Here are a few things that they taught in their commentaries concerning the Sabbath. They taught you should not look into a Mirror on the Sabbath because you might be tempted to clean yourself up and thereby be working. They said that if you ate an egg that was laid on the Sabbath, you had to kill the chicken for Sabbath-breaking.

They also came up with some legal loopholes concerning the Sabbath. If a man had a bundle of grain and wanted to move it on the Sabbath he could, all he had to do was put an eating utensil (spoon) underneath the bundle of grain and thereby he was allowed to move it, no matter how big it was. You could travel further than your property as long as you brought a piece of property with you, stating that you never left your property. Which by the way, is what this man did.

You see, I believe they weren’t really upset that this man was caring his mat, but it was the fact that Jesus healed on the Sabbath, without discussing it with the religious leaders of their law.

A great lesson can be learned here. When we see something unusual happen, let’s not jump to conclusions, nor our interpretation of Scripture, but let’s pray, and study the Scriptures first before we outright reject it. The problem we have in our days, and it was in Christ’s day as well is that people equate their interpretation of Scripture on equal par with Scripture itself.

They wanted to know who told the man to pick up his mat, but the man did not know at the time.

2. Jesus gives this man a warning.

John 5:14 ISV – Later on, Jesus found him in the temple and told him, “See, you have become well. Stop sinning or something worse may happen to you.”

Jesus returns to the Temple. I’m sure it is after things have cooled off a bit.

Jesus tells the man to stop sinning or something worse may happen to him. There have been many confusing doctrines that have come about because of this verse. It can be a difficult one to interpret because it is short, and nothing within the context can really be used to explain it.

I feel that was Jesus is saying is not a prerequisite for the cure. He isn’t telling him, “do this and then you will be healed,” he is already healed. What I think Jesus is saying is obey me and quit sinning because you have been healed. In other words, he has already experienced the power of God, don’t go back to your old way of life, but repent and turn to God.

God deals with us at salvation a very similar way. We do not earn our salvation. Neither do we deserve it. We don’t pay God back for it either. But as a result of being saved, we are expected to live differently.
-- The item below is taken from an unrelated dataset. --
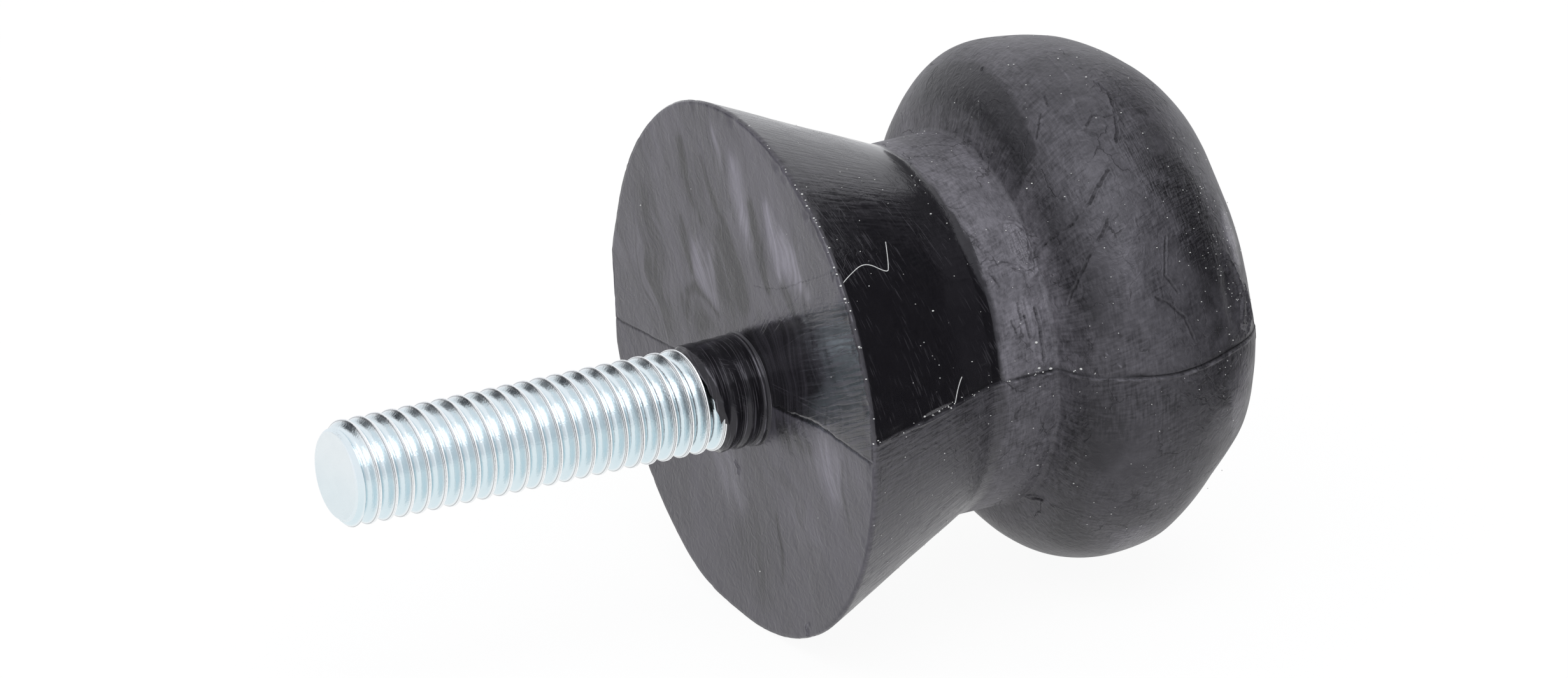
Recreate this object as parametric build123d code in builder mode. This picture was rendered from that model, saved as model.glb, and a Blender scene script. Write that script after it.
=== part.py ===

We are expected to take up our cross and follow after Him.

3. Jesus confronts the religious.

John 5:15-18 ISV – The man went off and told the Jews that it was Jesus who had made him well. (16) So the Jews began persecuting Jesus because he kept doing such things on the Sabbath. (17) But Jesus answered them, “My Father has been working until now, and I, too, am working.” (18) So the Jews were trying all the harder to kill him, because he was not only breaking the Sabbath but was also calling God his own Father, thus making himself equal to God.

The man, now knowing that this person talking to him is the one who healed him, goes to the religious leaders and tells them that it was Jesus who healed him.

Instead of rejoicing over the fact that this man was healed, but begin to persecute Jesus because according to them, He broke the law.

Jesus answer in verse 17 was basically that God works on the Sabbath, and so did Christ. You may say, ‘wait a minute, didn’t God rest on the seventh day.” He rested from creating, but He never nor has never rested from holding on to His creation. If God truly rested, then all the universe would be destroyed.

The Jews now wanted to kill Him all the more for two reasons according to verse 18: By healing a man, He broke their interpretation of the Sabbath. By calling God His Father, He was declaring Himself equal to God.


What are some things we can apply to our lives here.

• Always be careful in our judgments. Make sure that it is truly Scripture that we are using to make our judgments and not our interpretation.
• This is only done by not flying into quick judgments, but in prayer and studying Scripture.
• If it passes the Scripture test, then don’t judge, but rejoice, even if you don’t quite understand or it is not your particular style.